Task to carry out:
Set down the material exactly as given, please, from its first line through the line that includes "mouth: float = 0.0045".

Exercise materials:
** begin **
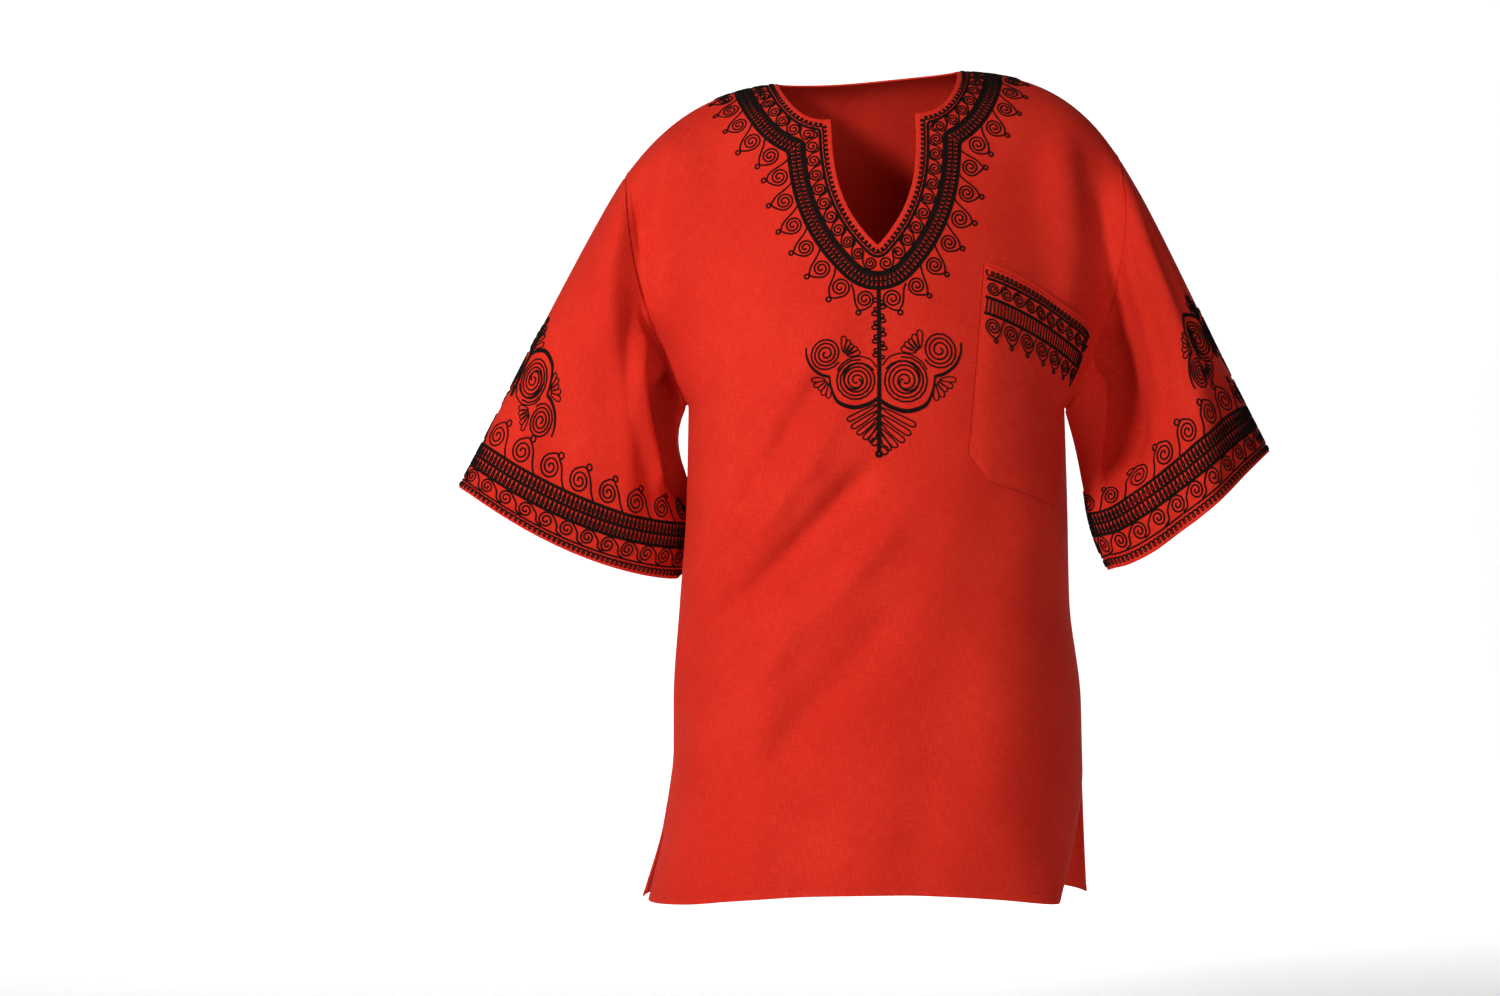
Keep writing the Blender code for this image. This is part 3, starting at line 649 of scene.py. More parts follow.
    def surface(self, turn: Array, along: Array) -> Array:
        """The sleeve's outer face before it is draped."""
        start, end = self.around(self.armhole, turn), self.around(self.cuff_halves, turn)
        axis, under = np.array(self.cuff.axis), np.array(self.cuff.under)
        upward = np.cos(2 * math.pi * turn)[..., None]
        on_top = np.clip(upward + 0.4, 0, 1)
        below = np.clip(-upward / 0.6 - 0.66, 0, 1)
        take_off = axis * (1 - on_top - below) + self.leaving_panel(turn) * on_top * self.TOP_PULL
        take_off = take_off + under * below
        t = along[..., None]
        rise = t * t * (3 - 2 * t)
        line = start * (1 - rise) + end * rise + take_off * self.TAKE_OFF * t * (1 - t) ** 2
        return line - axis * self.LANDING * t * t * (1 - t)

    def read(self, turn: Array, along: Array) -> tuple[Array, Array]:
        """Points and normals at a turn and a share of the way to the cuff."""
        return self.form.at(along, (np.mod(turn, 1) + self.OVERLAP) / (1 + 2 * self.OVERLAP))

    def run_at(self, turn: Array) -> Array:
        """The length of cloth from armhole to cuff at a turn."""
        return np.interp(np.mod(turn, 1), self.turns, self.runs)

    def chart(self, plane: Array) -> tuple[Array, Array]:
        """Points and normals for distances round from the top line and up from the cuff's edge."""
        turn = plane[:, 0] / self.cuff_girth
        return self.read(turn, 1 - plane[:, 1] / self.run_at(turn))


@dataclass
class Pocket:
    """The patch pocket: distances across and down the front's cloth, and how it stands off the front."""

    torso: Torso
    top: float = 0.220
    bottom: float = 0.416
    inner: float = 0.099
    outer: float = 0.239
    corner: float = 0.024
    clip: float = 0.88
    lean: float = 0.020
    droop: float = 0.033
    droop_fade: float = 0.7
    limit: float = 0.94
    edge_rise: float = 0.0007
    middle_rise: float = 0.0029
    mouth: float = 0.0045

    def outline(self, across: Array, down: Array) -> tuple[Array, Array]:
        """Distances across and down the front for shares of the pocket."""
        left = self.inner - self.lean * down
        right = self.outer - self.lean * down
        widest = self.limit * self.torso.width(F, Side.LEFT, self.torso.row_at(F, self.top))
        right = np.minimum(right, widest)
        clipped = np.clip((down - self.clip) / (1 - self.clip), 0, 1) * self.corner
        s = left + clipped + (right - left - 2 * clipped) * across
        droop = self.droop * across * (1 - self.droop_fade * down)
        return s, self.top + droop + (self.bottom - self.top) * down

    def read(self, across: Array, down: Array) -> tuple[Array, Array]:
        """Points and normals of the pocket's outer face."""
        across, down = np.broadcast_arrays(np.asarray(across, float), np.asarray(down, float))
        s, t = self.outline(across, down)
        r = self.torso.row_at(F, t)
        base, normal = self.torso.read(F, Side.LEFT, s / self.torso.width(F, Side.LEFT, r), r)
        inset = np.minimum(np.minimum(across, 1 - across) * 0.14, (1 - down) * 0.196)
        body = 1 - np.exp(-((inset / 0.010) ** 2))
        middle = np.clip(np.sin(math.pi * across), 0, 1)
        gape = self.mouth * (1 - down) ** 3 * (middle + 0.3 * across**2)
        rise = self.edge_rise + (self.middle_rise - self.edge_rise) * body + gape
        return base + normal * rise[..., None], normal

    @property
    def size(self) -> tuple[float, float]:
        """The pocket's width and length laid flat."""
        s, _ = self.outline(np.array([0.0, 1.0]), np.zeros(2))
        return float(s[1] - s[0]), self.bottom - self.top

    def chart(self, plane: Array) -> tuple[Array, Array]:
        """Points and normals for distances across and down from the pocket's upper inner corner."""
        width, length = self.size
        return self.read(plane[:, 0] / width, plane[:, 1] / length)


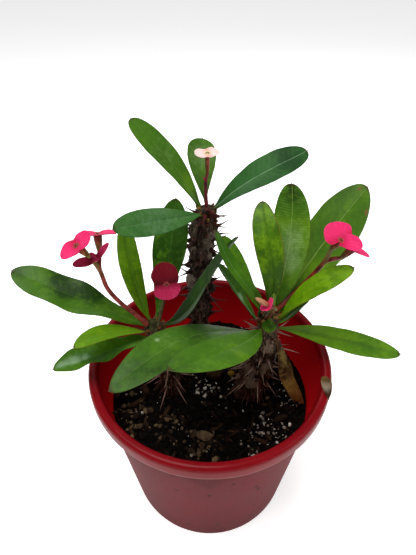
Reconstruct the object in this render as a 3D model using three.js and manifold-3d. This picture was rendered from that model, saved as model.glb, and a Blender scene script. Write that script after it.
** end **
The output:
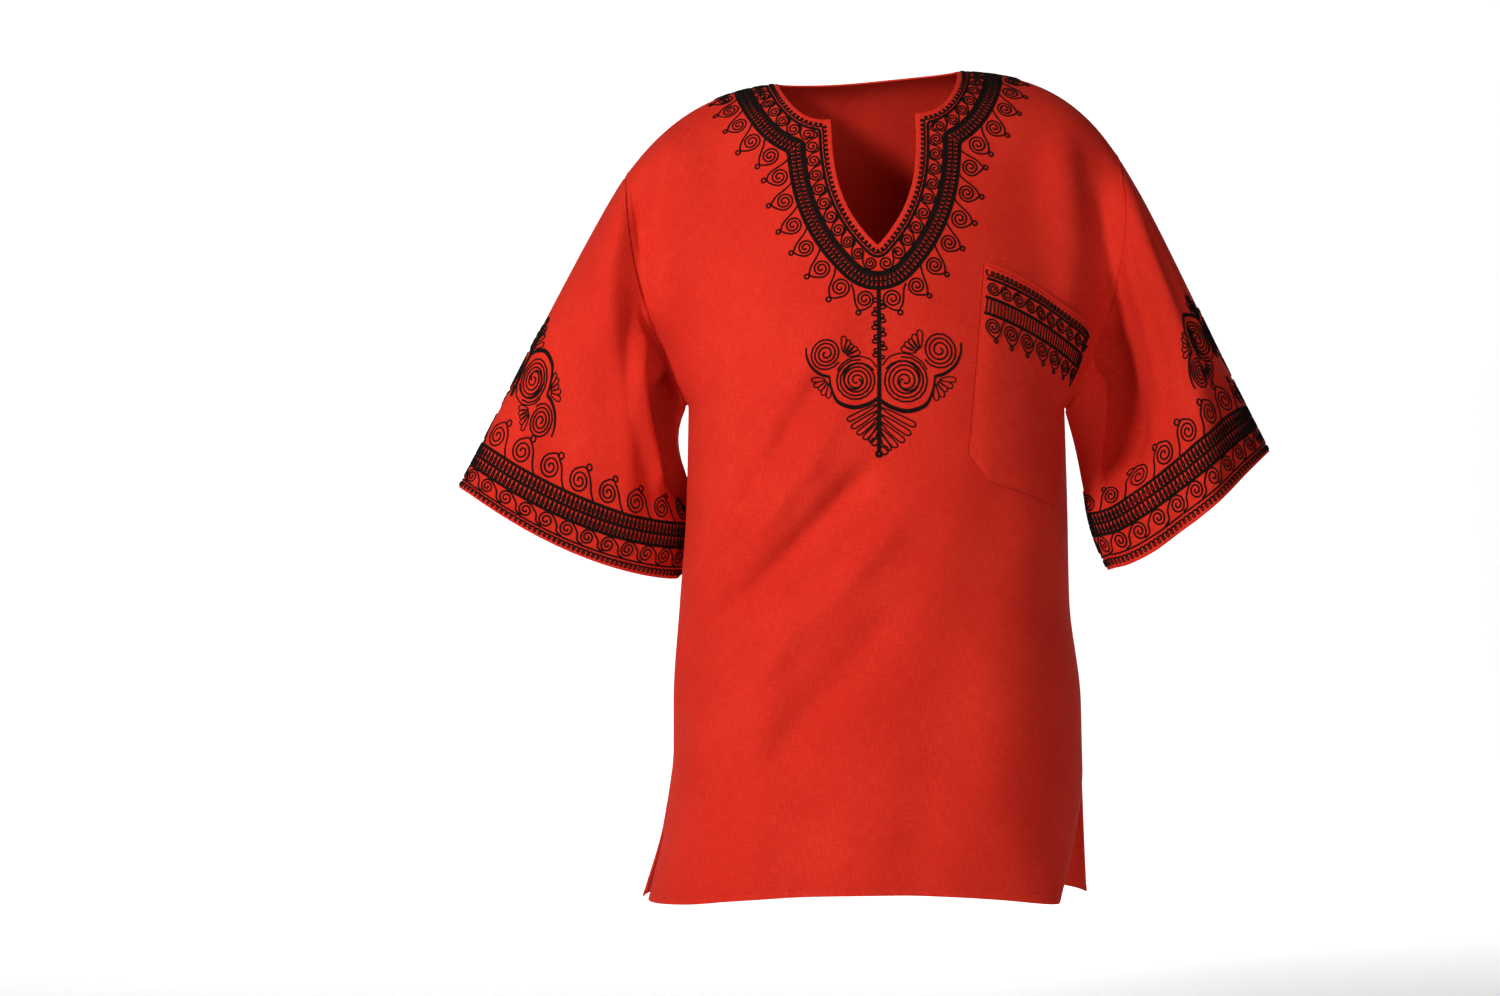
Keep writing the Blender code for this image. This is part 3, starting at line 649 of scene.py. More parts follow.
    def surface(self, turn: Array, along: Array) -> Array:
        """The sleeve's outer face before it is draped."""
        start, end = self.around(self.armhole, turn), self.around(self.cuff_halves, turn)
        axis, under = np.array(self.cuff.axis), np.array(self.cuff.under)
        upward = np.cos(2 * math.pi * turn)[..., None]
        on_top = np.clip(upward + 0.4, 0, 1)
        below = np.clip(-upward / 0.6 - 0.66, 0, 1)
        take_off = axis * (1 - on_top - below) + self.leaving_panel(turn) * on_top * self.TOP_PULL
        take_off = take_off + under * below
        t = along[..., None]
        rise = t * t * (3 - 2 * t)
        line = start * (1 - rise) + end * rise + take_off * self.TAKE_OFF * t * (1 - t) ** 2
        return line - axis * self.LANDING * t * t * (1 - t)

    def read(self, turn: Array, along: Array) -> tuple[Array, Array]:
        """Points and normals at a turn and a share of the way to the cuff."""
        return self.form.at(along, (np.mod(turn, 1) + self.OVERLAP) / (1 + 2 * self.OVERLAP))

    def run_at(self, turn: Array) -> Array:
        """The length of cloth from armhole to cuff at a turn."""
        return np.interp(np.mod(turn, 1), self.turns, self.runs)

    def chart(self, plane: Array) -> tuple[Array, Array]:
        """Points and normals for distances round from the top line and up from the cuff's edge."""
        turn = plane[:, 0] / self.cuff_girth
        return self.read(turn, 1 - plane[:, 1] / self.run_at(turn))


@dataclass
class Pocket:
    """The patch pocket: distances across and down the front's cloth, and how it stands off the front."""

    torso: Torso
    top: float = 0.220
    bottom: float = 0.416
    inner: float = 0.099
    outer: float = 0.239
    corner: float = 0.024
    clip: float = 0.88
    lean: float = 0.020
    droop: float = 0.033
    droop_fade: float = 0.7
    limit: float = 0.94
    edge_rise: float = 0.0007
    middle_rise: float = 0.0029
    mouth: float = 0.0045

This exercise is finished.